* _Problem requirements_
Copy all lines of the listing that include the string "Blender".

* _Material_
● ● ● ● ● ● ●
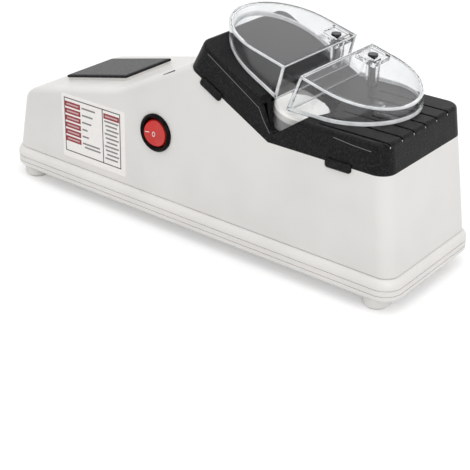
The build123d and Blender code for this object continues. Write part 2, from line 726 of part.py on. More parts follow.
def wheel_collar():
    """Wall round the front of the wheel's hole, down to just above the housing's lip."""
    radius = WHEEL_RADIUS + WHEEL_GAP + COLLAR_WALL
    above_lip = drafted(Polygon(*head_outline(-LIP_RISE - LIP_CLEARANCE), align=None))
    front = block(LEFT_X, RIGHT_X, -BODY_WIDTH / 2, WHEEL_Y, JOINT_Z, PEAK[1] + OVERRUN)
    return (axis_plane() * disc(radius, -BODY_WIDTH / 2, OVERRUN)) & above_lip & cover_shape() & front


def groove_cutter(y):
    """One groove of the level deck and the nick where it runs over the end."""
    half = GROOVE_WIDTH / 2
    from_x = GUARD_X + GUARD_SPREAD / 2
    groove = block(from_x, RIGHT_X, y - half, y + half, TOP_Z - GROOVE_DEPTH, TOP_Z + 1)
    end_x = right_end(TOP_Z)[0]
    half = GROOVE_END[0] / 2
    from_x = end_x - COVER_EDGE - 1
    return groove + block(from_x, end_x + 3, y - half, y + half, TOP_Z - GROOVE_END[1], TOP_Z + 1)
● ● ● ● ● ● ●
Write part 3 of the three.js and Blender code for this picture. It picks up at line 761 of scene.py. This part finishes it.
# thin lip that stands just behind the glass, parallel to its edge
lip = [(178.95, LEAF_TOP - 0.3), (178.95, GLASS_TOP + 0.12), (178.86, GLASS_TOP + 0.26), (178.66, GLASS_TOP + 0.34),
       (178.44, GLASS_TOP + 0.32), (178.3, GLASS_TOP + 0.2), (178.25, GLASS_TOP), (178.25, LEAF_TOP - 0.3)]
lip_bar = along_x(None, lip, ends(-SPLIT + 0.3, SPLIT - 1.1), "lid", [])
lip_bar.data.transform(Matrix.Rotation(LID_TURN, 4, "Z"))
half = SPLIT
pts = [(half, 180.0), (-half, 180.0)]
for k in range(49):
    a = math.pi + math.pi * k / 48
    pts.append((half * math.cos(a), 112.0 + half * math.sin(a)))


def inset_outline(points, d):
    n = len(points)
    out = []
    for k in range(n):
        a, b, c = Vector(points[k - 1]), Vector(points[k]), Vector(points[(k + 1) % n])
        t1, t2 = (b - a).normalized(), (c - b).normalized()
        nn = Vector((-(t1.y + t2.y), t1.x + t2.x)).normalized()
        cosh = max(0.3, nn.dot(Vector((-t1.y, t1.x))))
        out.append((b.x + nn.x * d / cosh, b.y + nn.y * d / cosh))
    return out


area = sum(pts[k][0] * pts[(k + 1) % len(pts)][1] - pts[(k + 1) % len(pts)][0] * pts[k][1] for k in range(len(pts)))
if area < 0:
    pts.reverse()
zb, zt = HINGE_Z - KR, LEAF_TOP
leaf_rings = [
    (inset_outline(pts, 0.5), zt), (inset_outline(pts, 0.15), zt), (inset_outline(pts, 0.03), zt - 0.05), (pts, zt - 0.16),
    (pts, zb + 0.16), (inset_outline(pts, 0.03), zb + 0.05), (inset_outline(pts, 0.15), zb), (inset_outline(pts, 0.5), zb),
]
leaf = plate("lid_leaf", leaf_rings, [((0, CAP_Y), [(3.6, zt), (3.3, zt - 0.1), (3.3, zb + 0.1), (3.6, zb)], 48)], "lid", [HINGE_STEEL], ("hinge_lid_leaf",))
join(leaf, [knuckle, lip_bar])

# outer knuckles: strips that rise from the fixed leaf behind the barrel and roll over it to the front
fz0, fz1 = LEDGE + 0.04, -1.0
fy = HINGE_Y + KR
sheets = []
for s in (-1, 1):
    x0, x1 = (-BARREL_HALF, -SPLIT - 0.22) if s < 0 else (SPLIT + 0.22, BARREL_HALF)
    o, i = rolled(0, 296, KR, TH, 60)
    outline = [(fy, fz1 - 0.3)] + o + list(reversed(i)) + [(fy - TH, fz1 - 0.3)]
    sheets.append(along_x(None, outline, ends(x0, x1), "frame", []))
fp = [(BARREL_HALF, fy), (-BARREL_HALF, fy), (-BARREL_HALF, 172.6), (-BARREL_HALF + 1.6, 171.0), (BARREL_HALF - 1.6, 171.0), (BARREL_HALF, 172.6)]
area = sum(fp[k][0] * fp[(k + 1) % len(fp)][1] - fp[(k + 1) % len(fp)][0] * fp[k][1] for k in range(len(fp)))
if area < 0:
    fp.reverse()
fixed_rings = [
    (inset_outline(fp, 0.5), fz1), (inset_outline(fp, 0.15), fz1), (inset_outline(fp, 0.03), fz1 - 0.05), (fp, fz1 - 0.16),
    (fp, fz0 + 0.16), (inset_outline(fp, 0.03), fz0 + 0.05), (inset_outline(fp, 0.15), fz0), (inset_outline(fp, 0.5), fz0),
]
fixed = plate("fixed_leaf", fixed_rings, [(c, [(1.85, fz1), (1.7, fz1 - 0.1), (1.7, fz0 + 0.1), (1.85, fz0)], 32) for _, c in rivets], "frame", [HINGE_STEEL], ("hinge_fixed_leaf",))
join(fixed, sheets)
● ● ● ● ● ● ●
* _Worked answer_
The build123d and Blender code for this object continues. Write part 2, from line 726 of part.py on. More parts follow.
Write part 3 of the three.js and Blender code for this picture. It picks up at line 761 of scene.py. This part finishes it.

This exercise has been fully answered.